The Globe said Menino believes that importing medications is safe, although the federal Food and Drug Administration (FDA) has repeatedly cautioned that it cannot ensure the safety of drugs brought in from Canada and importation remains illegal.
The agency, however, has not tried to stop Springfield, Massachusetts the first and only US city to turn to Canadian pharmacies to fill the drug orders of its employees. Springfield Mayor Michael Albano figures the five-month-old policy has already cut by $750,000 the $18 million the city spends on prescription drugs for its workers, retirees, and their dependents Memino met with Albano in October to discuss the drug importation issue. (See Boston Mayor Considers Pushing Canadian Drugs ).
Much like Albano, Menino intends his initiative to be as much political as financial, hoping to embarrass regulators and the drug industry into lowering prices. “The pharmaceutical manufacturers should be more sensitive to consumers’ needs,” the Globe quoted Menino as saying in remarks scheduled for delivery Tuesday afternoon. “If they are not, then the federal government needs to take responsibility for making sure that all Americans can afford to fill their prescriptions and take the medicines prescribed by their doctors.”
Two Ways to Pay
Boston’s approximately 15,000 workers and retirees have their health-care costs covered through one of two mechanisms: either they belong to an outside health plan, the choice of most current employees, or their bills are paid directly by the city. It’s the latter group, numbering about 7,000 and constituting mostly retirees that would initially have the option of getting drugs from Canadian pharmacies. About half of the $61 million total spent annually on prescriptions goes toward members of that plan.
Calculating how much could be saved by buying drugs through Canada is a difficult proposition, because not all drugs are available from the Canadian suppliers and the medicines that are stocked typically treat chronic conditions such as high blood pressure rather than acute illnesses, city officials said. Drugs that are available from Canada would probably cost the city 20% to 40% less than what it currently pays for those medications domestically, a city official estimated for the Globe report.
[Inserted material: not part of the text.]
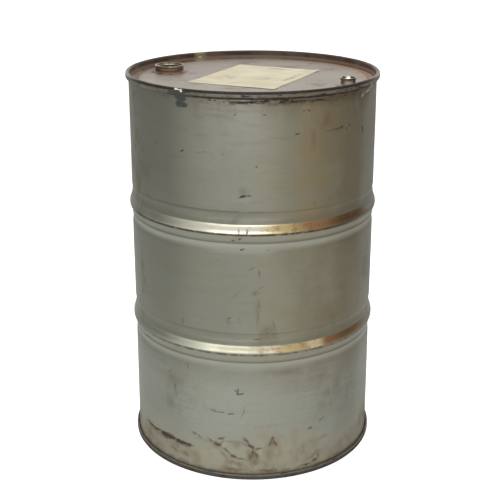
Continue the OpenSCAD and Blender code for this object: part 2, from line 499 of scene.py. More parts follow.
def rows(radius, low, high, pitch):
    """Points up or down a cylinder, seven to each turn of its thread."""
    steps = max(1, round(abs(high - low) / (pitch / 7)))
    return [(radius, low + (high - low) * i / steps) for i in range(steps + 1)]


def make_lug(x, y, z):
    deselect()
    bpy.ops.mesh.primitive_cube_add(size=1, location=(x, y, z))
    lug = named("lug")
    lug.scale = LUG
    bpy.ops.object.transform_apply(location=True, scale=True)
    edit(lug)
    pick()
    bpy.ops.mesh.bevel(offset=0.0007, segments=2, affect="EDGES")
    done()
    return lug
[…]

Cost is at the heart of the growing movement by both public entities and private citizens to circumvent federal law and import drugs from Canada. That practice remains illegal, although Congress has instructed the Department of Health and Human Services to review whether drugs can be safely imported from Canada. For now, the FDA continues to voice fears about the ability to ensure quality when medicines come from outside the country.
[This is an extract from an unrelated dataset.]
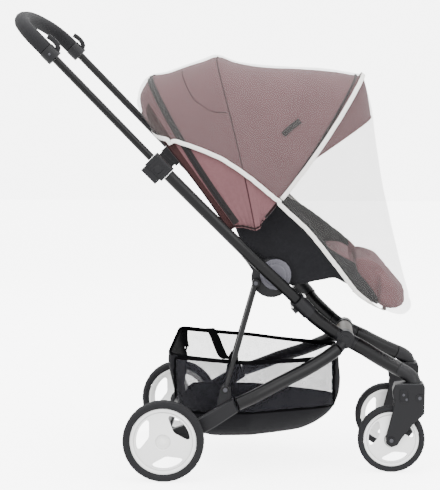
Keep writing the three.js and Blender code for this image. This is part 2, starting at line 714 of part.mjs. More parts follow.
const hoopRow = hoodArches.length - 1;
const lastFront = frontArches.length - 1;

const netHood = (v, u) => archPoint(between(hoodArches, v), u, 0, false);
const netFront = (v, u) => archPoint(between(frontArches, v), u, 0, false);
const seam = 0.04;
const netColumns = 22;
add('net_hood_panel', sheet(netHood, 0, hoopRow - seam, hoopRow, netColumns, netThickness), netMesh);
add('net_front_panel', sheet(netFront, seam, lastFront, lastFront, netColumns, netThickness), netMesh);

// The elastic binding runs once round the net's edge, turning at a corner where the arches bunch.
const backCorner = 2;
const frontCorner = 13;
function bindingStations() {
  const stations = [];
  const put = (surface, v, u, high) => stations.push({
    place: surface(v, u),
    out: outward(surface, v, u, 0, high, 1, 1 / netColumns),
  });
  for (const u of [0, 1]) {
    const near = u === 0;
    const edge = [];
    for (let v = backCorner; v < hoopRow; v += 1) {
      edge.push([netHood, v, hoopRow]);
    }
    for (let v = 0; v <= frontCorner; v += 1) {
      edge.push([netFront, v, lastFront]);
    }
    const ordered = near ? edge : edge.reverse();
    ordered.forEach(([surface, v, high]) => put(surface, v, u, high));
    for (let k = 1; k < netColumns; k += 1) {
      const share = k / netColumns;
      if (near) {
        put(netFront, lastFront, share, lastFront);
      } else {
        put(netHood, 0, 1 - share, hoopRow);
      }
    }
  }
  return stations.map(({ place }, k) => {
    const count = stations.length;
    const out = vector(0, 0, 0);
    for (const step of [-2, -1, 0, 1, 2]) {
      out.add(stations[(k + step + count) % count].out);
    }
    return { place, out: out.normalize() };
  });
}
const bindingLift = netThickness / 2 + 5 * gap;
const archTapeLift = netThickness / 2 + 2 * gap;
const clearThickness = netThickness + 2 * gap;
const bindingStrip = trimmed(
  tape(bindingStations(), bindingWidth, tapeThickness, bindingLift, true),
  sheet(netHood, 0, hoopRow - seam, hoopRow, netColumns, clearThickness),
  sheet(netFront, seam, lastFront, lastFront, netColumns, clearThickness),
);
add('net_edge_binding', bindingStrip, whiteBinding);

// The arch tape covers the seam on the front hoop and stops at the binding.
function archTapeStations() {
  const stations = [];
  const start = 0.0085;
  for (let k = 0; k <= netColumns; k += 1) {
    const u = Math.min(Math.max(k / netColumns, start), 1 - start);
    const out = outward(netHood, hoopRow, u, 0, hoopRow).add(outward(netFront, 0, u, 0, lastFront)).normalize();
    stations.push({ place: netHood(hoopRow, u), out });
  }
  return stations;
}
add('net_arch_tape', tape(archTapeStations(), bindingWidth, tapeThickness, archTapeLift, false), whiteBinding);

// Hood cloth under the net: its own back edge, then the same arches down to their feet.
const hoodRows = [
  [150, 562, 0, 0, -50, 820, 200, 3, 10],
  [158, 568, 0, 0, -58, 866, 200, 3, 2],
  ...hoodArches.slice(4),
];
const zipRow = 2;
const hoodLast = hoodRows.length - 1;
const hood = (v, u) => archPoint(between(hoodRows, v), u, hoodInset, true);
const hoodColumns = 22;
add('hood_shell', sheet(hood, 0, hoodLast - 0.05, hoodLast, hoodColumns, hoodThickness), hoodCloth);

function hoodStations(list) {
  return list.map(([v, u]) => ({ place: hood(v, u), out: outward(hood, v, u, 0, hoodLast) }));
}
const zipPlaces = [];
const zipStart = 0.02;
for (let k = 0; k <= hoodColumns; k += 1) {
  zipPlaces.push([zipRow, Math.min(Math.max(k / hoodColumns, zipStart), 1 - zipStart)]);
}
const zipLift = hoodThickness / 2 + 2 * gap;
add('hood_zip_band', tape(hoodStations(zipPlaces), zipWidth, 1.2, zipLift, false), greyTape);

// A blank tag sewn to the hood's right side.
function placeOnHood(x, z) {
  let best = [0, 0];
  let nearest = Infinity;
  for (let v = 6; v <= hoodLast; v += 0.05) {
    for (let u = 0.02; u < 0.5; u += 0.01) {
      const point = hood(v, u);
      const distance = Math.hypot(point.x - x, point.z - z);
      if (distance < nearest) {
        nearest = distance;
        best = [v, u];
      }
    }
  }
  return best;
}
const tagPlaces = [placeOnHood(268, 773), placeOnHood(286, 789), placeOnHood(304, 805)];
add('hood_tag', tape(hoodStations(tagPlaces), 13, 1, zipLift + gap, false), greyTape);

// Visor: a crescent from the front hoop forward and down.
const visorRows = [
  [224, 585, 328, 722, 453, 904, 204, 3, 12],
  [230, 611, 330, 720, 461, 876, 200, 3, 8],
  [237, 640, 332, 718, 467, 845, 196, 3, 4],
  [243, 662, 334, 716, 472, 815, 192, 3, 0],
];
const visor = (v, u) => archPoint(between(visorRows, v), u, hoodInset, false);
add('hood_visor', sheet(visor, 0, visorRows.length - 1, 3, 14, hoodThickness), hoodCloth);

export default stroller;
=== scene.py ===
import math

import bmesh
import bpy
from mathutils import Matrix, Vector, noise


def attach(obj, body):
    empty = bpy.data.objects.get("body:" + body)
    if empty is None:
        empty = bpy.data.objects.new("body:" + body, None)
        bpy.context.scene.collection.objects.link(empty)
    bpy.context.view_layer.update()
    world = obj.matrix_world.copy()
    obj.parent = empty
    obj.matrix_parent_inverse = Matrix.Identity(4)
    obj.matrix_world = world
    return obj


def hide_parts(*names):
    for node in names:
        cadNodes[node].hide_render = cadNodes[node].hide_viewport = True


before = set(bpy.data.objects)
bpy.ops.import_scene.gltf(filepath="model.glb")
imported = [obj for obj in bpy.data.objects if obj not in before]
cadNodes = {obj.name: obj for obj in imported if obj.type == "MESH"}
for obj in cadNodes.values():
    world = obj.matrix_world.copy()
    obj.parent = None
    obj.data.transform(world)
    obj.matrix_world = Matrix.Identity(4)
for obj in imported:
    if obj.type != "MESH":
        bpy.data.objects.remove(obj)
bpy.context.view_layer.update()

rearAxleX = -118.55  # every table below is in millimetres, with x from the rear axle
mm = 0.001


def place(x, y, z):
    return Vector(((x + rearAxleX) * mm, y * mm, z * mm))


# Camera, light and floor

# The camera looks at the target point from a distance in metres, with angles in degrees.
view = {"azimuth": 2.66, "elevation": 6.27, "distance": 4.7736, "lens": 148.41, "targetX": 115.5, "targetZ": 507.5}
studio = {
    "floorSize": 14, "floorDrop": 0.0006, "floorGlow": 4.9,
    "worldShade": (1.0, 1.0, 1.0), "worldStrength": 2.3, "backdropStrength": 8.0,
    "lightTarget": (0, 0, 0.5),
    "lights": [  # name, place and size in metres, power in watts
        ("keyLight", (-1.6, -2.6, 3.4), 2.6, 92),
        ("fillLight", (2.6, -2.4, 2.2), 2.4, 62),
        ("topLight", (0.2, 0.4, 3.6), 2.6, 110),
        ("backLight", (-0.6, 2.8, 2.0), 2.2, 26),
    ],
}


def aim(thing, target):
    thing.rotation_euler = (target - thing.location).to_track_quat("-Z", "Y").to_euler()


def link(thing):
    bpy.context.scene.collection.objects.link(thing)
    return thing


def makeStudio():
    camera = link(bpy.data.objects.new("viewCamera", bpy.data.cameras.new("viewCamera")))
    camera.data.lens = view["lens"]
    target = place(view["targetX"], 0, view["targetZ"])
    around, up = math.radians(view["azimuth"]), math.radians(view["elevation"])
    back = Vector((math.sin(around) * math.cos(up), -math.cos(around) * math.cos(up), math.sin(up)))
    camera.location = target + back * view["distance"]
    aim(camera, target)
    bpy.context.scene.camera = camera
    for name, where, size, power in studio["lights"]:
        data = bpy.data.lights.new(name, "AREA")
        data.size, data.energy = size, power
        lamp = link(bpy.data.objects.new(name, data))
        lamp.location = where
        aim(lamp, Vector(studio["lightTarget"]))
    world = bpy.data.worlds.new("studioWorld")
    world.use_nodes = True
    tree = world.node_tree
    light = tree.nodes["Background"]
    light.inputs["Color"].default_value = (*studio["worldShade"], 1)
    light.inputs["Strength"].default_value = studio["worldStrength"]
    seen = tree.nodes.new("ShaderNodeBackground")
    seen.inputs["Strength"].default_value = studio["backdropStrength"]
    mix = tree.nodes.new("ShaderNodeMixShader")
    tree.links.new(tree.nodes.new("ShaderNodeLightPath").outputs["Is Camera Ray"], mix.inputs[0])
    tree.links.new(light.outputs[0], mix.inputs[1])
    tree.links.new(seen.outputs[0], mix.inputs[2])
    tree.links.new(mix.outputs[0], tree.nodes["World Output"].inputs["Surface"])
    bpy.context.scene.world = world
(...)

The pharmaceutical industry has assailed campaigns to bring Canadian drugs into the United States, citing safety concerns that it says have been validated by US health agencies under both the Clinton and Bush administrations.
By deciding to go with his plan, Menino joins mayors Albano of Springfield and Michael Bloomberg of New York City (See Springfield, Mass. Pushes Canadian Drug Order Program , Big Apple Mayor Wants to Harvest Drugs From Canada ) and the governors of Illinois, Minnesota, and other states (See Illinois Governor Says Proof Is in the Canadian Drug Plan Pudding , MN Governor Brings Canadian Drug Buying Plan to the Streets) on the front lines of a growing rebellion against the high cost of prescription drugs.